This makes literally no sense at all. Why on Earth would Apple disable user installed 32bit programs that aren't using system libraries?
This sounds like something that's speculative or not interpreting the evidence properly. Removing the 32bit libraries has potential upsides in terms of having less installed on the computer and less loaded into memory, but going further than that to outright preventing them from running at all makes no sense at all.
01kipper: According the article I linked, at least with WINE, even a 64-bit emulator will still only be able to run 64-bit games, 32-bit games on a 64-bit emulator will still not work. I don't know whether similar reasoning will apply to emulated DOS games (which I believe are 16-bit?) if a 64-bit Boxer emulator appears.
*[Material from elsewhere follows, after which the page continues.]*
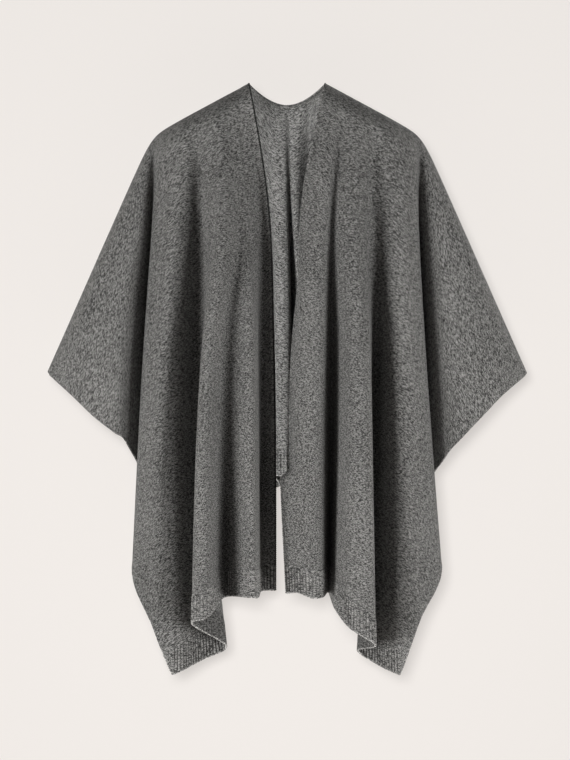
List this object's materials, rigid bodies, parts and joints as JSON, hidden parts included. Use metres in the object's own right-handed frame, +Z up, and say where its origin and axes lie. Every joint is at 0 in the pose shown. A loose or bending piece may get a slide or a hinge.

SirPrimalform: There's no such thing as 64-bit DOS games. Hell, I'm pretty sure that there's no such thing as a 32-bit DOS game. Doesn't matter either way since DOSBox is an emulator and emulates a 16-bit environment. A 64-bit build of DOSBox should run 16-bit DOS games just fine.
In the case of DOSBox, the actual executable as far as the OS is concerned would be 64-bit even if the software running inside of it was actually 8 or 16-bit.
This whole thing only makes sense if Apple is planning to switch to a 64bit only architecture, but those failed pretty hard last time around and I doubt that Intel is going to try it again.
Ganni1987: This is very bad for Mac gamers as the majority of games are still 32bit. All those games created in the 2000's wouldn't be able to run, hard to imagine it.
TBH, a huge chunk of those games will run under virtualization, but it does seem like a truly bizarre decision to make and I assume that there was a misunderstanding here.